Work required:
Output, word for word, every line from the start of the listing down to and including the line that contains "return tone, Weave().normal(cloth)"; include nothing else.

Recorded data:
---------------
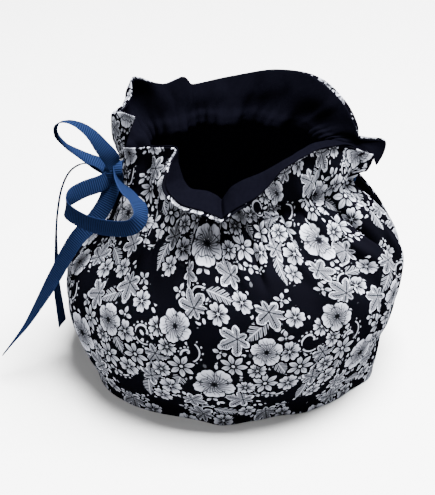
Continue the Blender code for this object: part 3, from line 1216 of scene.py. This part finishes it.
@dataclass(frozen=True)
class PrintedCotton(Cloth):
    """Navy cotton with the white flower print.

    Attributes:
        wear_scale: Worn places in a millimetre of the print.
    """

    name: str = "printed_cotton"
    dark: Row = (0.0007, 0.0007, 0.0012, 1.0)
    light: Row = (0.26, 0.27, 0.315, 1.0)
    roughness: float = 0.82
    wear_scale: float = 0.8

    def pattern(self, cloth: NodeSocket) -> tuple[Term, NodeSocket]:
        """The worn print on its weave."""
        tone = FlowerPrint(cloth).whole()
        wear = mottle(cloth, self.wear_scale)
        tone = tone * (tone * tone * 0.85 + 0.15) * (wear * 0.5 + 0.75)
        return tone, Weave().normal(cloth)


@dataclass(frozen=True)
class PlainCotton(Cloth):
    """Plain navy cotton of the linings.

    Attributes:
        blotch_scale: Blotches in a millimetre of the dye.
    """

    name: str = "lining_cotton"
    dark: Row = (0.0004, 0.0004, 0.0008, 1.0)
    light: Row = (0.0007, 0.0007, 0.0013, 1.0)
    roughness: float = 0.85
    blotch_scale: float = 0.35

    def pattern(self, cloth: NodeSocket) -> tuple[Term, NodeSocket]:
        """The uneven dye on its weave."""
        return mottle(cloth, self.blotch_scale, detail=4.0), Weave().normal(cloth)


@dataclass(frozen=True)
class Grosgrain(Cloth):
    """Blue ribbon with ribs across it, with painted shade between the ribs and painted
    highlights on their crests.

    Attributes:
        pitch: Distance between ribs, in millimetres.
        selvedge: Where the plain edge begins, from the ribbon's middle.
        strength: How strongly the ribs show.
        depth: Their depth, in metres.
    """

    name: str = "grosgrain"
    # The darker colour is the blue in painted shade between the ribs, the lighter one the
    # blue under a painted highlight on the rib crests.
    dark: Row = (0.0005, 0.0010, 0.0027, 1.0)
    light: Row = (0.0033, 0.0066, 0.0205, 1.0)
    roughness: float = 0.5
    pitch: float = 1.3
    selvedge: float = 4.3
    strength: float = 0.6
    depth: float = 0.25 * MM

    def pattern(self, cloth: NodeSocket) -> tuple[Term, NodeSocket]:
        """The ribs between two plain edges, coloured with painted shade in the grooves and
        painted highlights on the crests.
        """
        across, along, _ = split(cloth)
        rib = (along * (2 * math.pi / self.pitch)).sin() * 0.5 + 0.5
        inside = abs(across - RIBBON_WIDTH / 2).below(self.selvedge, 0.3)
        height = rib * inside + (1.0 - inside) * 0.7
        normal = relief_normal(height, self.strength, self.depth)
        # The colour share follows the rib height: painted shade in the grooves, painted
        # highlight on the crests, and a tone between them on the plain edges.
        return height * 0.75 + 0.1, normal


@dataclass(frozen=True)
class Layer:
    """One layer of cloth on one side of the cosy.

    Attributes:
        piece: Its piece's name, after the side's.
        node: The name of the node that it stands for, after the side's.
        slot: Its material slot's name, not used.
        foot: Where its lower edge is, and how much shorter it is cut for that.
        inset: How far inside the shared surface it lies.
        thickness: In metres.
        offset: 1 where its thickness goes outward, -1 inward.
        steps: How fine its grid is.
    """

    piece: str
    node: str
    slot: str
    foot: float
    inset: float
    thickness: float
    offset: float
    steps: GridSteps

    def build(self, form: ClothForm, finish: Material) -> Object:
        """Args:
            form: The shape of its side.
            finish: Its material.

        Returns:
            The piece.
        """
        side = form.side.name.lower()
        mesh = form.sheet(self.foot, self.steps, self.inset, self.offset > 0)
        piece = add_piece(f"{side}_{self.piece}", mesh, finish)
        add_thickness(piece, self.thickness, self.offset)
        declare(piece, f"{side}_{self.node}")
        return piece


PANEL = Layer(
    piece="printed_cover",
    node="panel",
    slot="printed_cotton",
    foot=0.0,
    inset=0.0,
    thickness=1.0 * MM,
    offset=1.0,
    steps=GridSteps(columns=150, body_rows=46, frill_rows=18),
)
LINING = Layer(
    piece="plain_lining",
    node="lining",
    slot="lining_cotton",
    foot=LINING_FOOT,
    inset=0.3 * MM,
    thickness=0.8 * MM,
    offset=-1.0,
    steps=GridSteps(columns=120, body_rows=36, frill_rows=16),
)


@dataclass
class Drawstring:
    """The grosgrain ribbon where it leaves the casing, in millimetres.

    Attributes:
        finish: Its material.
        width: Its width.
        thickness: Its thickness, in metres.
        step: Length of one face along it.
        reach: How far each way its direction is read.
        strands: Faces across it.
        cup: How far its edges curl off its middle.
        taper: How much the long tail narrows, 0 to 1.
        taper_length: Over what length.
        heart: Size of the knot's inner turn, its outer one being 1.
    """

    finish: Material
    width: float = RIBBON_WIDTH
    thickness: float = 0.55 * MM
    step: float = 1.6
    reach: float = 0.5
    strands: int = 6
    cup: float = 0.35
    taper: float = 0.8
    taper_length: float = 60.0
    heart: float = 0.45

    def strip(self, mesh: BMesh, route: Sequence[Row], taper: float = 0.0) -> float:
        """Add one strip of ribbon to a mesh.

        Args:
            mesh: Where it goes.
            route: Its route table.
            taper: How much its last stretch narrows, 0 to 1.

        Returns:
            The strip's length, in millimetres.
        """
        rows = []
        length = 0.0
        for index, row in enumerate(route):
            if index:
                length += math.dist(row[:3], route[index - 1][:3])
            rows.append((length, *row))
        steps = max(round(length / self.step), 2)
        made = bmesh.ops.create_grid(
            mesh, x_segments=steps, y_segments=self.strands, size=0.5
        )
        layer = mesh.loops.layers.uv.verify()
        places = {}
        for vertex in made["verts"]:
            along = (vertex.co.x + 0.5) * length
            across = vertex.co.y
            values = blend_rows(rows, along)
            ahead = blend_rows(rows, min(along + self.reach, length))
            behind = blend_rows(rows, max(along - self.reach, 0.0))
            run = (Vector(ahead[:3]) - Vector(behind[:3])).normalized()
            width = Vector(values[3:])
            width = (width - width.dot(run) * run).normalized()
            narrow = 1.0 - taper * smoothstep(length - self.taper_length, length, along)
            up = run.cross(width)
            sag = self.cup * (4.0 * across * across - 0.5)
            spot = Vector(values[:3]) + across * narrow * self.width * width + sag * up
            places[vertex] = ((across + 0.5) * self.width, along)
            vertex.co = MM * spot
        for face in {face for vertex in made["verts"] for face in vertex.link_faces}:
            for loop in face.loops:
                loop[layer].uv = places[loop.vert]
        return length

    @staticmethod
    def knot_turn(size: float) -> Table:
        """Lay one turn of ribbon round the knot.

        Args:
            size: Its size, 1 for the outermost.

        Returns:
            Its route table.
        """
        rows = []
        for index in range(KNOT_STEPS + 1):
            turn = math.radians(360.0 / KNOT_STEPS * index)
            y = KNOT_PLACE.y - size * KNOT_HALF_WIDTH * math.cos(turn)
            z = KNOT_PLACE.z + size * KNOT_HALF_HEIGHT * math.sin(turn)
            lean = (KNOT_LEAN[0] * math.sin(turn), KNOT_LEAN[1])
            rows.append((KNOT_PLACE.x, y, z, 1.0, *lean))
        return tuple(rows)

    def finish_ribbon(self, mesh: BMesh, name: str, node: str) -> Object:
        """Turn a mesh of strips into a ribbon piece, attached to the root and standing for
        its node.

        Args:
            mesh: The strips.
            name: The piece's name.
            node: The node that it stands for.

        Returns:
            The piece.
        """
        piece = add_piece(name, mesh, self.finish)
        add_thickness(piece, self.thickness, 0.0)
        declare(piece, node)
        return piece

    def build_bow(self) -> Object:
        """The knot, two loops, two tails and the span across the handle slit.

        Returns:
            The piece.
        """
        mesh = bmesh.new()
        length = self.strip(mesh, UPPER_LOOP)
        length += self.strip(mesh, LOWER_LOOP)
        length += self.strip(mesh, LONG_TAIL, self.taper)
        turns = (self.knot_turn(1.0), self.knot_turn(self.heart))
        for route in (SHORT_TAIL, HANDLE_SPAN, *turns):
            length += self.strip(mesh, route)
        return self.finish_ribbon(mesh, "drawstring_bow", "ribbon_bow")

    def build_spout_span(self) -> Object:
        """The run of ribbon across the spout slit."""
        mesh = bmesh.new()
        length = self.strip(mesh, SPOUT_SPAN)
        return self.finish_ribbon(mesh, "drawstring_spout_span", "ribbon_spout_span")


@dataclass(frozen=True)
class Studio:
    """Pale floor, soft lights and the camera.

    Attributes:
        aim: What the camera looks at, from the hem ring's middle.
        azimuth: Camera's direction in degrees; at 0 it looks along +Y.
        elevation: Its height angle.
        distance: How far it is.
        lens: Focal length in millimetres.
        clip_start: Where its view begins, in metres.
        lights: Each light's name, place in metres, side and power in watts.
        light_aim: What the lights point at.
        floor_shade: The floor's grey.
        floor_roughness: Its roughness.
        floor_size: Half its side, in metres.
        world_strength: Strength of the even light.
    """

    aim: Vector = Vector((-11.59 * MM, 1.63 * MM, 71.5 * MM))
    azimuth: float = -8.0
    elevation: float = 31.0
    distance: float = 0.85
    lens: float = 103.03
    clip_start: float = 0.05
    lights: tuple[tuple[str, Row, float, float], ...] = (
        ("key", (0.3, -0.05, 1.5), 0.8, 580.0),
        ("fill", (-0.9, -0.9, 0.8), 0.9, 18.0),
    )
    light_aim: Vector = Vector((0.0, 0.0, 0.08))
    floor_shade: float = 0.34
    floor_roughness: float = 0.9
    floor_size: float = 6.0
    world_strength: float = 0.4

    @staticmethod
    def point(name: str, data: ID, place: Vector, way: Vector) -> Object:
        """Add a camera or a light.

        Args:
            name: Its name.
            data: Its settings.
            place: Where it is.
            way: Which way it looks.

        Returns:
            The linked object.
        """
        item = bpy.data.objects.new(name, data)
        item.location = place
        item.rotation_euler = way.to_track_quat("-Z", "Y").to_euler()
        bpy.context.scene.collection.objects.link(item)
        return item

    def add_camera(self) -> None:
        """Place the camera."""
        turn, rise = math.radians(self.azimuth), math.radians(self.elevation)
        flat = math.cos(rise)
        back = Vector((math.sin(turn) * flat, -math.cos(turn) * flat, math.sin(rise)))
        lens = bpy.data.cameras.new("camera")
        lens.lens = self.lens
        lens.clip_start = self.clip_start
        place = HEM_CENTRE + self.aim + back * self.distance
        bpy.context.scene.camera = self.point("camera", lens, place, -back)

    def add_lights(self) -> None:
        """Add the square soft lights, pointed at the cosy."""
        for name, place, size, power in self.lights:
            lamp = bpy.data.lights.new(name, "AREA")
            lamp.shape = "SQUARE"
            lamp.size = size
            lamp.energy = power
            self.point(name, lamp, Vector(place), self.light_aim - Vector(place))

    def add_floor(self) -> None:
        """Lay the pale floor."""
        material, shader = new_material("pale_floor")
        shade = (*[self.floor_shade] * 3, 1.0)
        feed(shader, {"Base Color": shade, "Roughness": self.floor_roughness})
        mesh = bmesh.new()
        bmesh.ops.create_grid(mesh, x_segments=1, y_segments=1, size=self.floor_size)
        floor = add_piece("floor", mesh, material)

    def add_world(self) -> None:
        """Even white light from all round."""
        world = bpy.data.worlds.new("studio")
        world.use_nodes = True
        white = (1.0, 1.0, 1.0, 1.0)
        background = world.node_tree.nodes["Background"]
        feed(background, {"Color": white, "Strength": self.world_strength})
        bpy.context.scene.world = world

    def build(self) -> None:
        """Set up the whole studio."""
        self.add_camera()
        self.add_floor()
        self.add_world()
        self.add_lights()


def main() -> None:
    """Build the cosy piece by piece."""
    logging.basicConfig(level=logging.INFO, format="%(name)s: %(message)s")
    Studio().build()
    print_cotton = PrintedCotton().make()
    lining_cotton = PlainCotton().make()
    grosgrain = Grosgrain().make()
    for side in Side:
        form = ClothForm(side)
        for layer, finish in ((PANEL, print_cotton), (LINING, lining_cotton)):
            LOG.info("made %s", layer.build(form, finish).name)
    drawstring = Drawstring(grosgrain)
    LOG.info("made %s", drawstring.build_bow().name)
    LOG.info("made %s", drawstring.build_spout_span().name)


if __name__ == "__main__":
    main()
---------------
Output below:
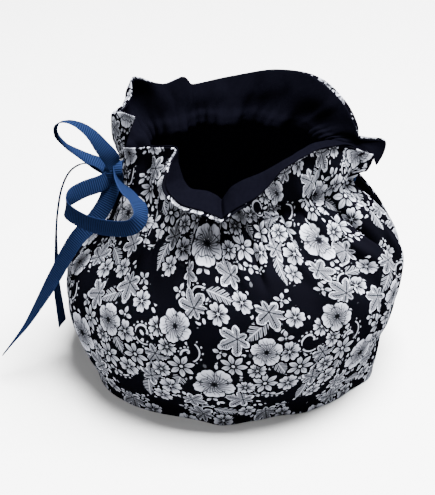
Continue the Blender code for this object: part 3, from line 1216 of scene.py. This part finishes it.
@dataclass(frozen=True)
class PrintedCotton(Cloth):
    """Navy cotton with the white flower print.

    Attributes:
        wear_scale: Worn places in a millimetre of the print.
    """

    name: str = "printed_cotton"
    dark: Row = (0.0007, 0.0007, 0.0012, 1.0)
    light: Row = (0.26, 0.27, 0.315, 1.0)
    roughness: float = 0.82
    wear_scale: float = 0.8

    def pattern(self, cloth: NodeSocket) -> tuple[Term, NodeSocket]:
        """The worn print on its weave."""
        tone = FlowerPrint(cloth).whole()
        wear = mottle(cloth, self.wear_scale)
        tone = tone * (tone * tone * 0.85 + 0.15) * (wear * 0.5 + 0.75)
        return tone, Weave().normal(cloth)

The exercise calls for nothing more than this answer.